Libraries at University of Nebraska-Lincoln

 

Abstract

ABSTRACT

The study was carried out to investigate research visibility of academic librarians in Imo State: factors, strategies, and challenges. The study was guided by 5 research objectives. The researchers adopted descriptive research survey. The population of the study comprised of 155 academic librarians in 9 institutions of higher learning in Imo State. Both online and face to face questionnaire was used as instrument for data collection. Out of 155 copies of questionnaire distributed in both soft and hardcopies, 133 responses were received. The outcome of the study showed that the number of peer reviewed publications, citation for journal publications, journal impact factors, frequency of citation, increased visibility via open access, and journal location are the factors considered by the librarians in choosing where to publish their papers as all the items showed positive means above the criterion mean of 2.50. Again, researchgate, academia, LinkedIn, Mendeley, blog, tweeter and Google scholar are the academic social networking platforms used by the librarians in sharing academic publications.

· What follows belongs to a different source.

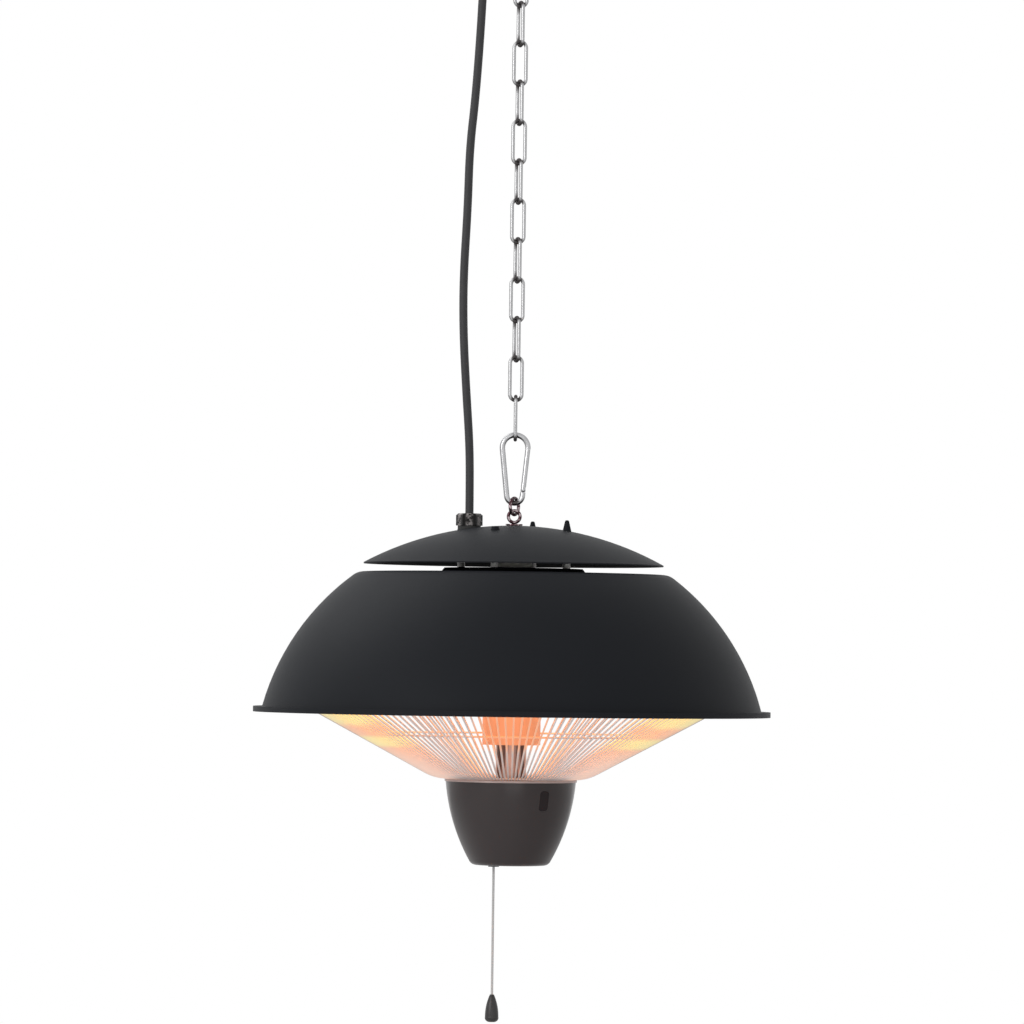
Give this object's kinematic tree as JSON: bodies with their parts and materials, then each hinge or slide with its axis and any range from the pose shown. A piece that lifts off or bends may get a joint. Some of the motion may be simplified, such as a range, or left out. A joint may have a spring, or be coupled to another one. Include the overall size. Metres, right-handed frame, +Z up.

Furthermore, the opportunity for feedback, collaboration, research reputation, job opportunities, promotion and career advancement are the benefits of research visibility to librarians. In the same vein, paper presentation at conferences, collaboration with other authors, public lectures, publishing on widely read journals, maintaining online identity and tracking scholarly impact metrics are the strategies for enhancing research visibility of the librarians. Finally, lack of computer literacy, cost implications of paper publications, lack of awareness of social networking platforms, non-accessibility to other people’s work, inability to track impact metrics, inability to manage online identity as well as lack of registered institutional e-mail were seen as challenges facing research visibility of the librarians. The study concludes that every librarian should strive to be visible, and the researchers recommended that all librarians should identify with all the social networking platforms and publish in widely read journals to track their online identity metrics for easy visibility.